Questions

I run a remote e-commerce company of roughly 40 employees and 3 months ago I hired my first COO, young girl who hasn't done it before and who's motivated and is bringing crazy value to the table. She recruited tens of people after she got in the role and she's been managing/growing them nicely, no complaints at all. The whole business is getting a boost as my hands freed up and she manages most of our ongoing projects and let me focus on the highest level strategy. All of that would be wonderful, if there wasn't an issue with two oldest employees on the team - leaders of two departments who feel disrespected by the way she approaches them as she tends to change things in their departments without letting them know even though we agreed on not doing that and she's also pretty rough with them, in a way I've never been. Those to employees are frustrated together and in sort of an open war with the COO, they do their best to keep their cool, but conflicts appear every 1-2 weeks and I'm becoming hopeless.
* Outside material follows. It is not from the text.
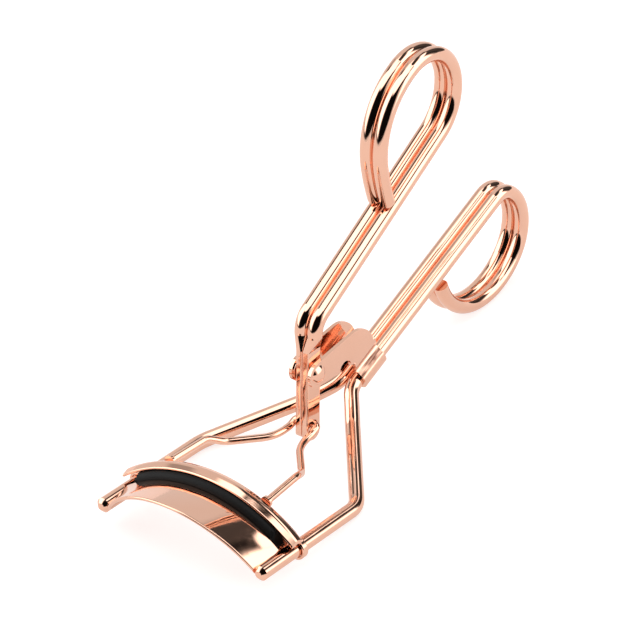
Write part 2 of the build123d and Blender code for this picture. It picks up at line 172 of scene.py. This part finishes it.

Even though I told her where's the problem, she keeps on being aggressive whenever she doesn't like something and when they see it, they get reactive as they are fed up with her attitude. I see it as a mistake of the COO not being able to understand the way those two operate to be more sensitive towards her intentions with their departments as she operates from a place of power than credibility there. On the other hand, the COO is together with those two my most important team member and I can't imagine letting her go, it would dramatically slow my company down. I'm seriously looking for someone to jump on a call and discuss this situation, it's very difficult for me and I need some fresh perspective. Thanks for the help!

As owner, best you jump in + resolve this.

Get all parties together + talk about problems.

Setup a policy to resolve future similar problems.

Note: Growing pains are expected, as revenues grow.

If new COO is bringing more value than old employees, then prioritize her approach.

If not, the prefer veteran employee's approach.

The single toughest part of being a CEO is dealing with this type of evolution.

I'm happy to have a call with you.

Likely many others can provide a call too.

And ultimately, your job is managing revenues... rather than being friends with anyone.

I know this may sound rough + you're at the wheel + must steer the ship in the best way you imagine.

You are the ultimate, final say in all matters.